#### [Entries]
>> Begin

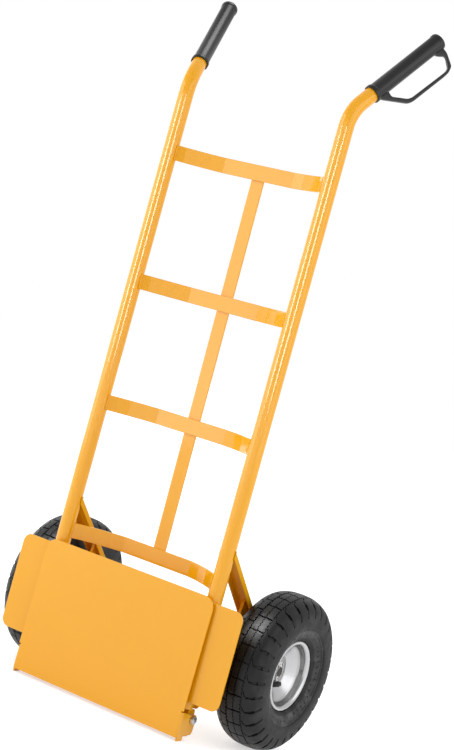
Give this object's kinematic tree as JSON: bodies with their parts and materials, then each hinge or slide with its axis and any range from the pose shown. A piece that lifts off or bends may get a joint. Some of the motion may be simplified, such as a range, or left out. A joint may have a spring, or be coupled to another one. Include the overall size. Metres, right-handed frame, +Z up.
{
  "type": "transport trolley",
  "caption": "Upright two-wheeled sack truck with bent tube handles, guarded grips, bowed crossbars, air-filled wheels and a toe plate that folds down",
  "frame": {"origin": "on the floor, midway between the side tubes and under their centre lines", "axes": "+X to the right for somebody facing the load side, -Y towards the load side, +Y towards the wheels, +Z up"},
  "size_m": [0.5286, 0.2915, 1.1865],
  "materials": {
    "orange_paint": "gloss powder coat on steel",
    "grip_plastic": "moulded, slightly satin",
    "cap_plastic": "moulded",
    "tyre_rubber": "moulded block tread",
    "inner_tube_rubber": "smooth",
    "rim_steel": "bright plated sheet",
    "zinc_steel": "zinc plated",
    "bare_steel": "plain turned steel"
  },
  "bodies": {
    "frame": {"crossbar_top": "orange_paint", "crossbar_upper": "orange_paint", "crossbar_lower": "orange_paint", "crossbar_bottom": "orange_paint", "centre_strip": "orange_paint", "hinge_beam": "orange_paint", "axle": "bare_steel", "side_tube_left": "orange_paint", "side_tube_right": "orange_paint", "wing_plate_left": "orange_paint", "wing_plate_right": "orange_paint", "brace_left": "orange_paint", "brace_right": "orange_paint", "strut_left": "orange_paint", "strut_right": "orange_paint", "axle_plate_left": "orange_paint", "axle_plate_right": "orange_paint", "grip_left": "grip_plastic", "grip_right": "grip_plastic", "axle_spacer_left": "zinc_steel", "axle_spacer_right": "zinc_steel", "axle_washer_left": "zinc_steel", "axle_washer_right": "zinc_steel", "split_pin_left": "zinc_steel", "split_pin_right": "zinc_steel", "hinge_block_left": "bare_steel", "hinge_block_right": "bare_steel", "hinge_bolt_left": "zinc_steel", "hinge_bolt_right": "zinc_steel", "hinge_washer_left": "zinc_steel", "hinge_washer_right": "zinc_steel"},
    "toe_plate": {"toe_plate": "orange_paint"},
    "wheel_left": {"tyre_left": "tyre_rubber", "inner_tube_left": "inner_tube_rubber", "rim_outer_left": "rim_steel", "rim_inner_left": "rim_steel", "hub_left": "rim_steel", "bearing_outer_left": "bare_steel", "bearing_inner_left": "bare_steel", "valve_stem_left": "inner_tube_rubber", "valve_cap_left": "cap_plastic"},
    "wheel_right": {"tyre_right": "tyre_rubber", "inner_tube_right": "inner_tube_rubber", "rim_outer_right": "rim_steel", "rim_inner_right": "rim_steel", "hub_right": "rim_steel", "bearing_outer_right": "bare_steel", "bearing_inner_right": "bare_steel", "valve_stem_right": "inner_tube_rubber", "valve_cap_right": "cap_plastic"}
  },
  "joints": [
    {"name": "toe_hinge", "type": "hinge", "parent": "frame", "child": "toe_plate", "pos_m": [0, 0.008, 0.034], "axis": [1, 0, 0], "range_deg": [0, 91]},
    {"name": "wheel_left_axle", "type": "hinge", "parent": "frame", "child": "wheel_left", "pos_m": [-0.2218, 0.136, 0.13], "axis": [1, 0, 0], "continuous": true},
    {"name": "wheel_right_axle", "type": "hinge", "parent": "frame", "child": "wheel_right", "pos_m": [0.2218, 0.136, 0.13], "axis": [1, 0, 0], "continuous": true}
  ]
}
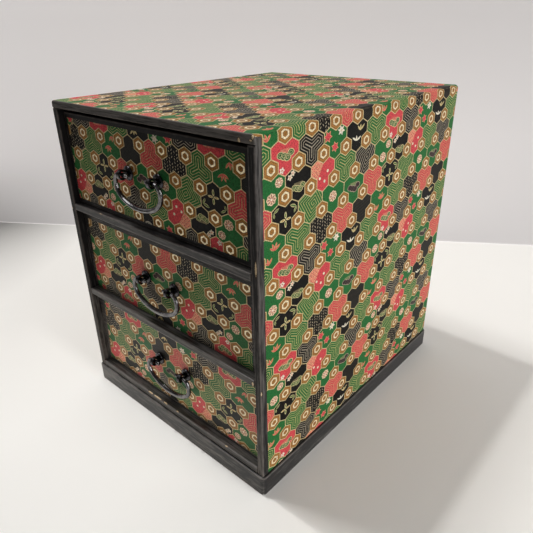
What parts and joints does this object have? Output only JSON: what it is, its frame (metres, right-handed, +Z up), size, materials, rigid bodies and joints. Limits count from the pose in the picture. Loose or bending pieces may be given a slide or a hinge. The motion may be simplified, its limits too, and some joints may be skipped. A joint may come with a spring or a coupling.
{
  "type": "miniature chest of drawers",
  "caption": "Small upright trinket chest of paper-covered board with stacked drawers on drop-bail pulls and a low plinth.",
  "frame": {"origin": "on the floor, in the middle of the whole chest's box, pulls included", "axes": "+X to the right as seen from the front, -Y towards the front (drawers open that way), +Z up"},
  "size_m": [0.1116, 0.136, 0.1367],
  "materials": {
    "printed_paper_on_board": "satin printed paper, black at the edges",
    "black_paper_on_board": "satin black paper",
    "dark_metal": "blackened, polished by handling"
  },
  "bodies": {
    "case": {"case_top": "printed_paper_on_board", "case_left_side": "printed_paper_on_board", "case_right_side": "printed_paper_on_board", "case_back": "printed_paper_on_board", "case_bottom": "black_paper_on_board", "case_lower_shelf": "black_paper_on_board", "case_upper_shelf": "black_paper_on_board", "plinth_front": "black_paper_on_board", "plinth_right": "black_paper_on_board", "plinth_back": "black_paper_on_board", "plinth_left": "black_paper_on_board"},
    "top_drawer": {"top_drawer_front": "printed_paper_on_board", "top_drawer_left_side": "black_paper_on_board", "top_drawer_right_side": "black_paper_on_board", "top_drawer_back": "black_paper_on_board", "top_drawer_floor": "black_paper_on_board", "top_drawer_left_pin": "dark_metal", "top_drawer_right_pin": "dark_metal", "top_drawer_left_seat": "dark_metal", "top_drawer_right_seat": "dark_metal"},
    "top_drawer_bail": {"top_drawer_bail": "dark_metal"},
    "middle_drawer": {"middle_drawer_front": "printed_paper_on_board", "middle_drawer_left_side": "black_paper_on_board", "middle_drawer_right_side": "black_paper_on_board", "middle_drawer_back": "black_paper_on_board", "middle_drawer_floor": "black_paper_on_board", "middle_drawer_left_pin": "dark_metal", "middle_drawer_right_pin": "dark_metal", "middle_drawer_left_seat": "dark_metal", "middle_drawer_right_seat": "dark_metal"},
    "middle_drawer_bail": {"middle_drawer_bail": "dark_metal"},
    "bottom_drawer": {"bottom_drawer_front": "printed_paper_on_board", "bottom_drawer_left_side": "black_paper_on_board", "bottom_drawer_right_side": "black_paper_on_board", "bottom_drawer_back": "black_paper_on_board", "bottom_drawer_floor": "black_paper_on_board", "bottom_drawer_left_pin": "dark_metal", "bottom_drawer_right_pin": "dark_metal", "bottom_drawer_left_seat": "dark_metal", "bottom_drawer_right_seat": "dark_metal"},
    "bottom_drawer_bail": {"bottom_drawer_bail": "dark_metal"}
  },
  "joints": [
    {"name": "top_drawer_slide", "type": "slide", "parent": "case", "child": "top_drawer", "axis": [0, -1, 0], "range_m": [-0.0007, 0.1]},
    {"name": "top_drawer_bail_swing", "type": "hinge", "parent": "top_drawer", "child": "top_drawer_bail", "pos_m": [-0.0019, -0.06601, 0.11435], "axis": [-1, 0, 0], "range_deg": [-9, 189]},
    {"name": "middle_drawer_slide", "type": "slide", "parent": "case", "child": "middle_drawer", "axis": [0, -1, 0], "range_m": [0, 0.1]},
    {"name": "middle_drawer_bail_swing", "type": "hinge", "parent": "middle_drawer", "child": "middle_drawer_bail", "pos_m": [-0.0004, -0.06531, 0.07175], "axis": [-1, 0, 0], "range_deg": [-9, 189]},
    {"name": "bottom_drawer_slide", "type": "slide", "parent": "case", "child": "bottom_drawer", "axis": [0, -1, 0], "range_m": [0, 0.1]},
    {"name": "bottom_drawer_bail_swing", "type": "hinge", "parent": "bottom_drawer", "child": "bottom_drawer_bail", "pos_m": [0.0014, -0.06531, 0.03255], "axis": [-1, 0, 0], "range_deg": [-9, 189]}
  ]
}
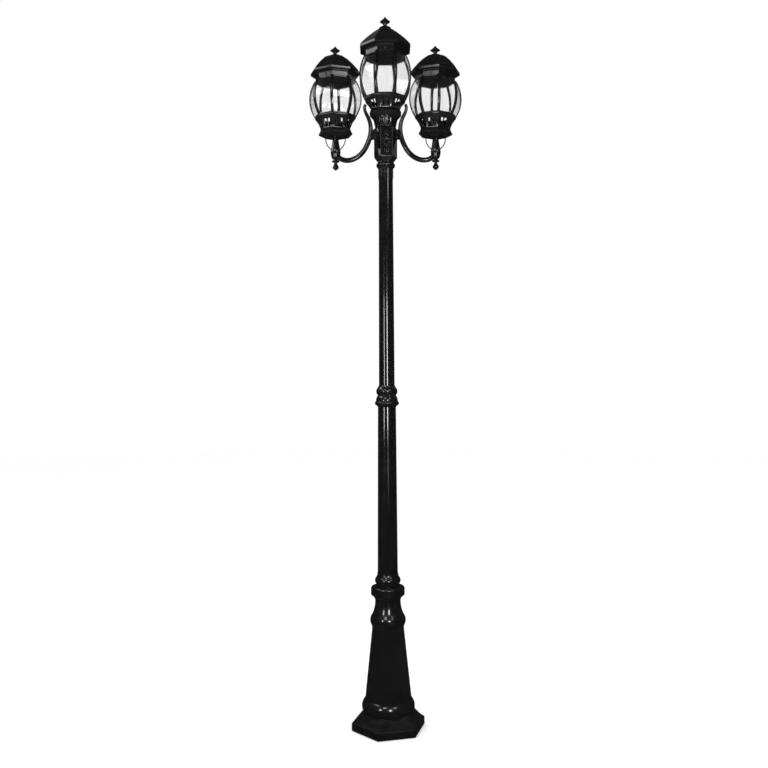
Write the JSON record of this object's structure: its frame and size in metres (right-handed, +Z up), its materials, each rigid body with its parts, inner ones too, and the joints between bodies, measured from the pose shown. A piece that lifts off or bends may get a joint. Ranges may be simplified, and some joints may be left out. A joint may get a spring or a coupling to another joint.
{
  "type": "garden lamp post",
  "caption": "Gloss black cast metal garden lamp post with a hexagonal pedestal base, a tapered post and octagonal glass lanterns on bowed side arms and on its top.",
  "frame": {"origin": "on the ground, on the axis of the post", "axes": "+Z up, -Y is the front, +X to the right seen from the front"},
  "size_m": [0.5166, 0.2442, 2.3996],
  "materials": {
    "black_casting": "gloss black powder coat on cast aluminium",
    "black_post": "gloss black powder coat on drawn tube",
    "glass": "clear bent glass",
    "lampholder_plastic": "black moulded plastic",
    "plated_steel": "zinc plated steel",
    "screw_steel": "blackened steel",
    "plate_steel": "galvanised steel"
  },
  "bodies": {
    "post": {"arm_left": "black_casting", "arm_nipples": "plated_steel", "arm_nuts": "plated_steel", "arm_right": "black_casting", "base_casting": "black_casting", "base_screws": "screw_steel", "basket_left": "black_casting", "basket_right": "black_casting", "basket_top": "black_casting", "braces_left": "black_casting", "braces_right": "black_casting", "cage_left": "black_casting", "cage_right": "black_casting", "cage_top": "black_casting", "collar_screw": "screw_steel", "drop_finial_left": "black_casting", "drop_finial_right": "black_casting", "ferrule_screw": "screw_steel", "fluted_neck": "black_casting", "foot_ring": "black_casting", "ground_plate": "plate_steel", "hub_casting": "black_casting", "joint_screws": "screw_steel", "lampholder_left": "lampholder_plastic", "lampholder_right": "lampholder_plastic", "lampholder_top": "lampholder_plastic", "lower_post": "black_post", "mid_joint": "black_casting", "nipple_left": "plated_steel", "nipple_right": "plated_steel", "nipple_top": "plated_steel", "panes_left": "glass", "panes_right": "glass", "panes_top": "glass", "post_ferrule": "black_casting", "stem_left": "black_casting", "stem_right": "black_casting", "tray_left": "black_casting", "tray_right": "black_casting", "tray_top": "black_casting", "upper_post": "black_post"},
    "lid_left": {"roof_left": "black_casting", "finial_left": "black_casting", "roof_screws_left": "screw_steel"},
    "lid_top": {"roof_top": "black_casting", "finial_top": "black_casting", "roof_screws_top": "screw_steel"},
    "lid_right": {"roof_right": "black_casting", "finial_right": "black_casting", "roof_screws_right": "screw_steel"}
  },
  "joints": [
    {"name": "roof_lift_left", "type": "slide", "parent": "post", "child": "lid_left", "axis": [0, 0, 1], "range_m": [0, 0.08]},
    {"name": "roof_lift_top", "type": "slide", "parent": "post", "child": "lid_top", "axis": [0, 0, 1], "range_m": [0, 0.08]},
    {"name": "roof_lift_right", "type": "slide", "parent": "post", "child": "lid_right", "axis": [0, 0, 1], "range_m": [0, 0.08]}
  ]
}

>> End

#### [What is needed]
From the entries above, pull out each line that includes "rigid".

#### [Reply]
What parts and joints does this object have? Output only JSON: what it is, its frame (metres, right-handed, +Z up), size, materials, rigid bodies and joints. Limits count from the pose in the picture. Loose or bending pieces may be given a slide or a hinge. The motion may be simplified, its limits too, and some joints may be skipped. A joint may come with a spring or a coupling.
Write the JSON record of this object's structure: its frame and size in metres (right-handed, +Z up), its materials, each rigid body with its parts, inner ones too, and the joints between bodies, measured from the pose shown. A piece that lifts off or bends may get a joint. Ranges may be simplified, and some joints may be left out. A joint may get a spring or a coupling to another joint.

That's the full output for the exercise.